L'Union méditerranéenne entre les pays riverains de l'UE comme l'Italie et ceux du rivage sud proposée par le nouveau président français suscite en revanche l'intérêt à Rome. Mais "il n'est pas encore clair si cette Union diviserait ou non l'Europe, en excluant par exemple l'Allemagne et la Grande-Bretagne", note Stefano Silvestri, président de l'Institut des Affaires internationales (IAI).

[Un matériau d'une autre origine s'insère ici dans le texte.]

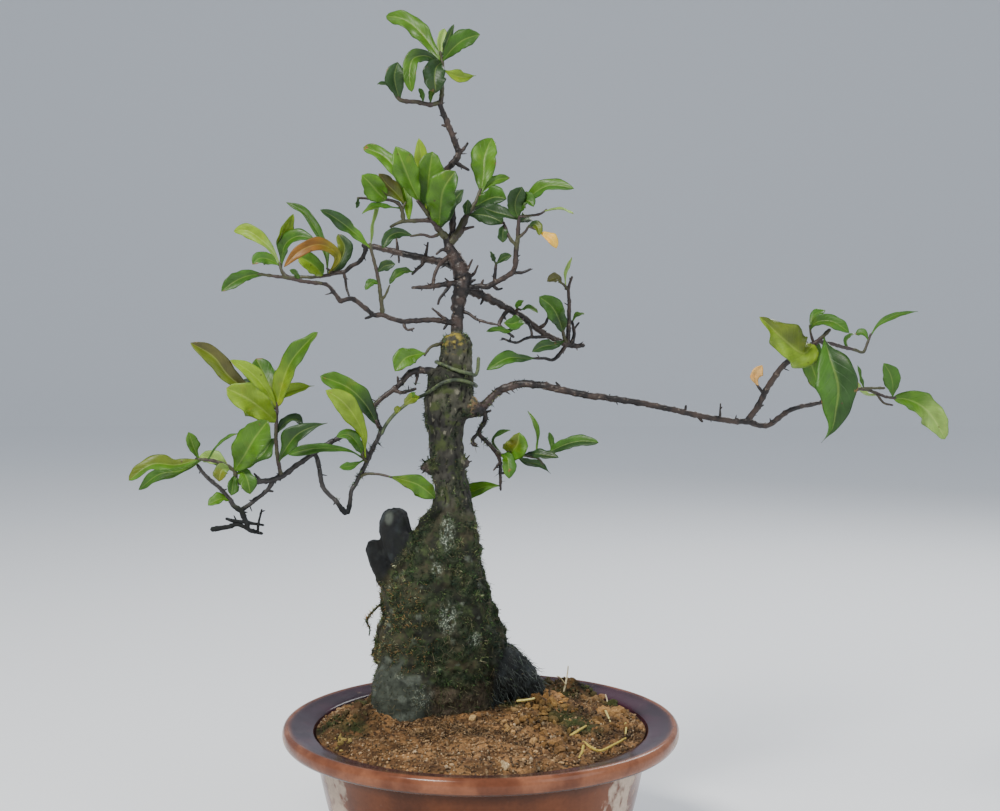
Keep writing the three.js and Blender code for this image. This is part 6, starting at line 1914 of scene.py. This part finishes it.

"Le dialogue euro-méditerranéen imaginé il y a 12 ans à Barcelone n'a pas atteint ses objectifs", indiquait début février Nicolas Sarkozy dans un discours à Toulon, plaidant pour que "la France, européenne et méditerranéenne à la fois, prenne l'initiative avec le Portugal, l'Espagne, l'Italie, la Grèce et Chypre, d'une Union Méditerranéenne (...) s'organisant autour d'une rencontre périodique de ses chefs d'Etats et de gouvernements comme les grands pays industrialisés ont leur G8" et dotée "d'un Conseil de la Méditerranée comme l'Europe a le Conseil de l'Europe" et d'un "système de sécurité collective".

"C'est dans la perspective de cette Union Méditerranéenne qu'il nous faut concevoir l'immigration choisie, c'est-à-dire décidée ensemble, organisée ensemble, maîtrisée ensemble", précisait alors Nicolas Sarkozy. Un thème très important dans la Péninsule, confrontée en permanence à l'arrivée de navires de clandestins sur ses côtes.

Enfin, l'agenda bilatéral franco-italien reste chargé: "toute une série de dossiers industriels et financiers sont encore ouverts", rappelle Jean-Pierre Darnis, chercheur à l'IAI. Cet expert des relations franco-italiennes avertit toutefois les dirigeants italiens que "Nicolas Sarkozy a démontré sa grande capacité à défendre les intérêts français".

Dans la défense, un éventuel rapprochement entre Thales et Finmeccanica, tous deux détenus pour un tiers par leur gouvernement respectif, est sur la table du nouveau président français. Tout comme le rôle que pourrait jouer le groupe italien d'énergie Enel dans le dossier Suez. "En matière d'énergie, les rapports de Paris avec l'Italie pourraient s'améliorer", indique laconiquement Sandro Gozi.